Donc, les politiques mémorielles vont, elles aussi, prêter attention aux victimes de l’histoire en général, mais, en particulier, pour la Seconde Guerre mondiale, aux victimes juives.
Les politiques mémorielles changent parce que les sociétés évoluent et sont de plus en plus sensibles aux questions des droits de l’homme et du sort des enfants, et aux violations des droits humains et aux violences perpétrées à l’encontre des individus.
XS. La principale commémoration de la Shoah a eu lieu cette année au mémorial de Yad Vashem, en Israël, plutôt qu’à Auschwitz, qu’est-ce que cela signifie?
SL. Il y a d’une part l’internationalisation de la mémoire de l’Holocauste, qui a débuté dans les années 2000. Il y a eu une réunion à Stockholm, en 2000, des chefs d’État et de gouvernement d’une quarantaine de pays pour instituer une politique de mémoire liée au génocide en disant : il faut absolument que chaque pays prenne une résolution pour instaurer une journée de commémoration.
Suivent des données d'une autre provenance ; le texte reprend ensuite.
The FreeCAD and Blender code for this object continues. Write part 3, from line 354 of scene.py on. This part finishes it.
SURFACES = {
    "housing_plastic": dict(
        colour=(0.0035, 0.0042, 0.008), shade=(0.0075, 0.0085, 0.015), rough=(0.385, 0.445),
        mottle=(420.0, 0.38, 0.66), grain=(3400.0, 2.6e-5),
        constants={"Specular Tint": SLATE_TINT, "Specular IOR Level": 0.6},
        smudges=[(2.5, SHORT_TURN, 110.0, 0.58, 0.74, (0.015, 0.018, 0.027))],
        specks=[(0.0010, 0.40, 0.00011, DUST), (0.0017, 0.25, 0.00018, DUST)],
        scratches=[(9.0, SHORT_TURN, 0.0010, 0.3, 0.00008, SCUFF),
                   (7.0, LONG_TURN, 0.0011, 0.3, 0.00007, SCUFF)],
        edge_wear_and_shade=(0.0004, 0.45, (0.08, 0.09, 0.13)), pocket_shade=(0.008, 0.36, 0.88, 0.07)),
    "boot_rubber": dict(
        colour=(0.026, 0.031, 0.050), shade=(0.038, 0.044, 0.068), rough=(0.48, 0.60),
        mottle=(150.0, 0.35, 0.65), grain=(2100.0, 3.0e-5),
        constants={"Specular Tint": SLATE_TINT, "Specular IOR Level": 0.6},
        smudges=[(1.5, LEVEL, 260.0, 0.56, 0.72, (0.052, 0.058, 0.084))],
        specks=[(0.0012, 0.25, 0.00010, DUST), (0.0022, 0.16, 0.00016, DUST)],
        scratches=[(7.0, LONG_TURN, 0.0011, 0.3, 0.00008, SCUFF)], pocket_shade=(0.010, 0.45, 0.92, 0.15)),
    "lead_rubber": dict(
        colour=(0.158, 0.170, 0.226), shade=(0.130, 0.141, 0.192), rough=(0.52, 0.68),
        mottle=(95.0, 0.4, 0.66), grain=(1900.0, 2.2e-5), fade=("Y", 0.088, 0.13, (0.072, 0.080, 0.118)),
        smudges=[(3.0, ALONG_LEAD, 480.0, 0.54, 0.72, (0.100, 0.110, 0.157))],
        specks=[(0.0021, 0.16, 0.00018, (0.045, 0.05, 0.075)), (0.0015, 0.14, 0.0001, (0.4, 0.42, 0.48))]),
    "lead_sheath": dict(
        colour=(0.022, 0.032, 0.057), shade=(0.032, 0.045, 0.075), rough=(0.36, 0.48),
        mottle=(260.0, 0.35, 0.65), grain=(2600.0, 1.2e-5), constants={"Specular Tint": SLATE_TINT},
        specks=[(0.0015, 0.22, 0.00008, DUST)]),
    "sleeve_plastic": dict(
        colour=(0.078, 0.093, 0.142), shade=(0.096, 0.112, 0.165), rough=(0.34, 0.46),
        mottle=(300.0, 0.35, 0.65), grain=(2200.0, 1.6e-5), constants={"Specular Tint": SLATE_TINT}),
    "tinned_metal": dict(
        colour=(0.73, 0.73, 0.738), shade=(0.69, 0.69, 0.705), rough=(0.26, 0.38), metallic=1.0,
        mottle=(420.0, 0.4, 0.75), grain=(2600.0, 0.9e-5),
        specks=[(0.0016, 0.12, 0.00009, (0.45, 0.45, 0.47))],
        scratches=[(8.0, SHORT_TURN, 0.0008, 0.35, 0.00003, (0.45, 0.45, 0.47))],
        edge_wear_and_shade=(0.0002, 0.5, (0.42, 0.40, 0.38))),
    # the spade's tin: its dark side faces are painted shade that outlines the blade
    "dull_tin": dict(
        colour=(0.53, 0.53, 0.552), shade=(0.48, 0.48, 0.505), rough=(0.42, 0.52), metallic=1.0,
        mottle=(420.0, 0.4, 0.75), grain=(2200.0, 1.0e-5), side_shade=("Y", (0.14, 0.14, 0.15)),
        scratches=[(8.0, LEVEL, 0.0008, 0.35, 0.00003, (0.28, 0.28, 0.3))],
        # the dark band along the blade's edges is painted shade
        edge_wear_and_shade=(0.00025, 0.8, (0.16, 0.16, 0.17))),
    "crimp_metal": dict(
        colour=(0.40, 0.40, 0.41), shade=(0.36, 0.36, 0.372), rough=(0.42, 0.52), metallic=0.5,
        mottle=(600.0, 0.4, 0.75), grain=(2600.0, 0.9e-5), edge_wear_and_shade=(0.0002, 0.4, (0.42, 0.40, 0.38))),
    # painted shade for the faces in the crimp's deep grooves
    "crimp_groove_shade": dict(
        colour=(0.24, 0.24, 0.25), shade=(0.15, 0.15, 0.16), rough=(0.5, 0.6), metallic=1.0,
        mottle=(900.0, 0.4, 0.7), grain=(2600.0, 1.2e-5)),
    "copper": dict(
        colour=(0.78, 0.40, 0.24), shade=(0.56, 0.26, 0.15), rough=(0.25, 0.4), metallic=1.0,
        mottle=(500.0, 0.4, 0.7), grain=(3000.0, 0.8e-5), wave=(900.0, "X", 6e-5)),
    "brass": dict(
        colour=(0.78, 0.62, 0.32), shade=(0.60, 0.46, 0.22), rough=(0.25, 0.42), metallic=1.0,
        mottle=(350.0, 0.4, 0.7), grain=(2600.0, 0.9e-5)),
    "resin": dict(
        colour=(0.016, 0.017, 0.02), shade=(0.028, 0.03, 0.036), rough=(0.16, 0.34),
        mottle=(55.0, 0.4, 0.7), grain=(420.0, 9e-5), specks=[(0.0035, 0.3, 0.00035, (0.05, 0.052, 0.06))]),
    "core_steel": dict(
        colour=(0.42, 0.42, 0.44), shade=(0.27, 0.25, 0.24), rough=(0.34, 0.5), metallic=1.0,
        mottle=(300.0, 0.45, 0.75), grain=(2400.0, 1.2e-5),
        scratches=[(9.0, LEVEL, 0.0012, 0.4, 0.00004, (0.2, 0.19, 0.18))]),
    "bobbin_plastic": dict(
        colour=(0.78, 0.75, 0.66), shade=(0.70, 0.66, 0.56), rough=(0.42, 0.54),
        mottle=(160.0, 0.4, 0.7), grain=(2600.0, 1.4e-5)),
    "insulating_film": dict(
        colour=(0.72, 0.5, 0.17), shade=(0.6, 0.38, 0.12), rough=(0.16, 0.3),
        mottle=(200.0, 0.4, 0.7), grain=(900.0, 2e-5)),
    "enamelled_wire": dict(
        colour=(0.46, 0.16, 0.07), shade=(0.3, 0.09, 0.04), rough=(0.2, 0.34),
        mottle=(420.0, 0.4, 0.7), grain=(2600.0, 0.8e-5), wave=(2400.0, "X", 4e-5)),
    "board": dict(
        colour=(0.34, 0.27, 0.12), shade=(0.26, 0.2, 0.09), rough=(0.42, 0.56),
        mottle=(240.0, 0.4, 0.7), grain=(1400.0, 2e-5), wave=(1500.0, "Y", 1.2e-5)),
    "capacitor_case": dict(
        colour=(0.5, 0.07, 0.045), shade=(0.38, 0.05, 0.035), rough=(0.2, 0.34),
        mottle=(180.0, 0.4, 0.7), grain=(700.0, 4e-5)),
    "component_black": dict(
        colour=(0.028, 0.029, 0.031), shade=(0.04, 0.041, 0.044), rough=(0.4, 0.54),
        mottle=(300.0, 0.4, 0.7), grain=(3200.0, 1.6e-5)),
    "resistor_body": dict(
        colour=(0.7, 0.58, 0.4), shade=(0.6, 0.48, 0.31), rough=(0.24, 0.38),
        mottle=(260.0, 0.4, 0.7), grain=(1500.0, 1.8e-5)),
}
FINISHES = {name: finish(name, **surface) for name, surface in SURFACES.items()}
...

C’est ce qui s’est passé en France, en Allemagne et dans la plupart des pays européens.
Au début, c’est dans le cadre de l’Union européenne. Puis, à partir de 2005, l’ONU a décidé d’en faire une journée internationale liée à la libération du camp d’Auschwitz en 1945. C’est maintenant devenu une réunion de dirigeants politiques de différents pays.
Il y a d’autre part une prétention d’Israël à être l’État qui porte sur la scène internationale la mémoire de toutes les victimes de l’Holocauste.
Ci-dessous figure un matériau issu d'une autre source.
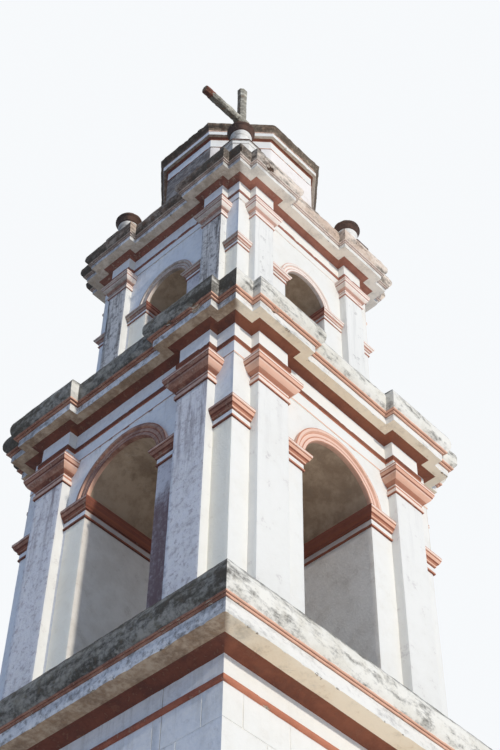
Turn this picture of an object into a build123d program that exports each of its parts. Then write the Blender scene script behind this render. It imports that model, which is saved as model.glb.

Ça date des années 1950 avec la création du mémorial de Yad Vashem [une institution israélienne qui vise à perpétuer le souvenir de la Shoah] et le titre de Juste parmi les nations, c’est-à-dire de récompenser à un niveau international les personnes qui ont sauvé des juifs.
La décision de souligner la libération du camp d’Auschwitz à Jérusalem n’a donc rien d’étonnant par rapport à une politique mémorielle qui vise à mettre la mémoire de la Shoah au centre du récit national et à en faire une composante de l’État.
Les propos de M. Ledoux ont été édités et condensés pour faciliter leur compréhension.